A. Empirical distributions of spousal earnings differences

We begin with a sample of men and women drawn from the 5 percent sample of the 2000 U.S. Census (Ruggles et al. 2015). Following BKP, we restrict the sample to couples ages 18–65 and process earned income variables following the procedure outlined in that paper’s main text and appendix. We keep only couples in which both spouses report positive earnings. Figure 1 displays two 20-bin histograms of the distribution of the share of total earnings earned by the wife: the one published in BKP and our replication. As in BKP, we apply a local linear smoother to the histogram bins, allowing for a break in the smoothed distribution at 0.5. The two distributions are almost identical, and both display a substantial reduction in probability mass to the right of 0.5.10

Figure 1. Distributions of Gender Relative Income in the 2000 U.S. Census.

Figure 1

Notes: Graph A is a screenshot of Figure III of Bertrand, Kamenica and Pan (2015). Graph B is our replication. Each graph is based on a sample of dual-earning married couples in which both husband and wife are between 18 and 65 years of age. Each graph plots a 20-bin histogram of the distribution, across couples, of the share of total household income that was earned by the wife. The dashed lines depict the lowess smoother applied to each histogram, allowing for a break at 0.5.

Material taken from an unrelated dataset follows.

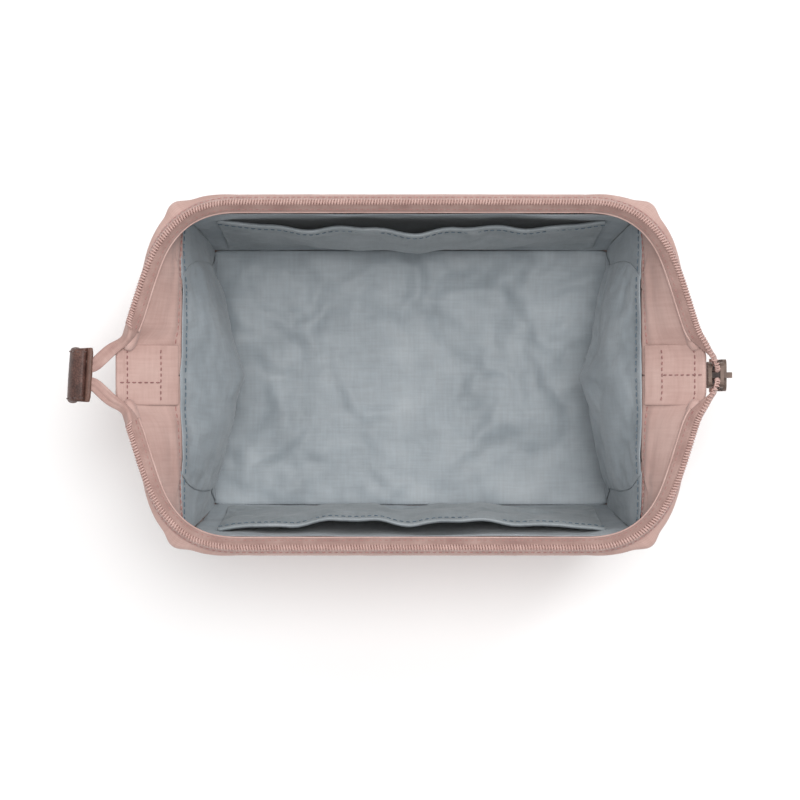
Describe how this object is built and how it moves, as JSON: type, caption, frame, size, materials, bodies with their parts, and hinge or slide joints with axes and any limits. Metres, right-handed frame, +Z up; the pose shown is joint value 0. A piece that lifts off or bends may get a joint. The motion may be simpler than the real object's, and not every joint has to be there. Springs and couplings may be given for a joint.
{
  "type": "nursery pouch",
  "caption": "Soft wide-mouth nursery pouch: two U-shaped wires hold its zipped mouth open, with a lining, inner pockets, a slider and a leather end tab.",
  "frame": {"origin": "middle of the base's underside", "axes": "+X along the mouth towards the slider, -Y the front, +Z up"},
  "size_m": [0.3514, 0.188, 0.172],
  "materials": {
    "outer_fabric": "matte woven polyester, dusty pink",
    "trim_fabric": "matte woven polyester, dusty pink",
    "lining_fabric": "smooth lining twill, blue-grey",
    "pocket_fabric": "smooth lining twill, blue-grey",
    "zip_tape": "ribbed zip tape, dusty pink",
    "zip_coil": "nylon coil, dusty pink",
    "leather": "soft brown leather",
    "zip_metal": "antique bronze, worn bright on its edges",
    "frame_wire": "drawn spring steel wire",
    "end_cap": "black vinyl",
    "board": "grey stiffener board"
  },
  "bodies": {
    "bag_base": {"base_panel": "outer_fabric", "base_board": "board", "base_lining": "lining_fabric", "left_side_panel": "outer_fabric", "left_side_lining": "lining_fabric", "right_side_panel": "outer_fabric", "right_side_lining": "lining_fabric"},
    "front_wall": {"front_wall": "outer_fabric", "front_lining": "lining_fabric", "front_pocket": "pocket_fabric", "front_pocket_elastic": "pocket_fabric"},
    "rear_wall": {"rear_wall": "outer_fabric", "rear_lining": "lining_fabric", "rear_pocket": "pocket_fabric", "rear_pocket_elastic": "pocket_fabric"},
    "side_seams": {"left_seam_patch": "trim_fabric", "right_seam_patch": "trim_fabric", "front_left_tape_end": "zip_tape", "rear_left_tape_end": "zip_tape", "front_right_tape_end": "zip_tape", "rear_right_tape_end": "zip_tape", "leather_end_tab": "leather", "zip_bottom_stop": "zip_metal"},
    "front_frame": {"front_frame_wire": "frame_wire", "front_wire_sleeve": "trim_fabric", "front_left_wire_cap": "end_cap", "front_right_wire_cap": "end_cap", "front_zip_tape": "zip_tape", "front_zip_coil": "zip_coil", "front_left_facing": "trim_fabric", "front_right_facing": "trim_fabric"},
    "rear_frame": {"rear_frame_wire": "frame_wire", "rear_wire_sleeve": "trim_fabric", "rear_left_wire_cap": "end_cap", "rear_right_wire_cap": "end_cap", "rear_zip_tape": "zip_tape", "rear_zip_coil": "zip_coil", "rear_left_facing": "trim_fabric", "rear_right_facing": "trim_fabric"},
    "slider": {"zip_slider": "zip_metal"},
    "puller": {"zip_puller": "leather"}
  },
  "joints": [
    {"name": "mouth_close", "type": "hinge", "parent": "side_seams", "child": "front_frame", "pos_m": [0, -0.01235, 0.16], "axis": [-1, 0, 0], "range_deg": [0, 90], "deforming": ["left_side_panel", "left_side_lining", "right_side_panel", "right_side_lining", "front_left_facing", "front_right_facing", "rear_left_facing", "rear_right_facing"]},
    {"name": "rear_frame_turn", "type": "hinge", "parent": "side_seams", "child": "rear_frame", "pos_m": [0, 0.01235, 0.16], "axis": [1, 0, 0], "range_deg": [0, 90]},
    {"name": "side_seams_drop", "type": "slide", "parent": "bag_base", "child": "side_seams", "axis": [0, 0, -1], "range_m": [0, 0.09125]},
    {"name": "front_wall_lean", "type": "hinge", "parent": "bag_base", "child": "front_wall", "pos_m": [0, -0.078, 0], "axis": [-1, 0, 0], "range_deg": [0, 28.45]},
    {"name": "rear_wall_lean", "type": "hinge", "parent": "bag_base", "child": "rear_wall", "pos_m": [0, 0.078, 0], "axis": [1, 0, 0], "range_deg": [0, 28.45]},
    {"name": "slider_run", "type": "slide", "parent": "side_seams", "child": "slider", "axis": [0, 0, -1], "range_m": [0, 0.012]},
    {"name": "puller_swing", "type": "hinge", "parent": "slider", "child": "puller", "pos_m": [0.16631, 0, 0.1462], "axis": [0, -1, 0], "range_deg": [0, 150]}
  ],
  "couplings": [
    {"joint": "rear_frame_turn", "follows": "mouth_close", "ratio": 1},
    {"joint": "side_seams_drop", "follows": "mouth_close", "m_per_rad": 0.058089},
    {"joint": "front_wall_lean", "follows": "mouth_close", "ratio": 0.31602},
    {"joint": "rear_wall_lean", "follows": "mouth_close", "ratio": 0.31602}
  ]
}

Our simulation exercises restrict the sample to relatively young couples (aged 18–40) without children. Our final sample consists of 109,569 dual-earning couples. Figure 2 plots the sample distribution of the wife’s share of total earnings. The main difference between this distribution and that in Figure 1 is that there is less mass below 0.25, which likely reflects the impact of specialization after childbearing.11 Our simple simulations are not set up to handle the dynamic considerations of fertility and its effect on the wife’s labor supply and earning potential. Nonetheless, imposing this sample restriction does not change the fact that most of the distribution lies to the left of 50 percent (where the wife earns less than the husband), and the probability mass drops sharply as one moves to the right of 50 percent. These are the stylized facts we attempt to replicate in the following exercises.

Figure 2. Distribution of Gender Relative Income in the 2000 U.S. Census: Couples aged 18–40 without children.

Figure 2

Notes: The sample includes dual-earning married couples who do not have children and where both husband and wife are between 18 and 40 years of age. The figure plots a 20-bin histogram of the distribution, across couples, of the share of total household income that was earned by the wife. The dashed lines depict the lowess smoother applied to the histogram, allowing for a break at 0.5.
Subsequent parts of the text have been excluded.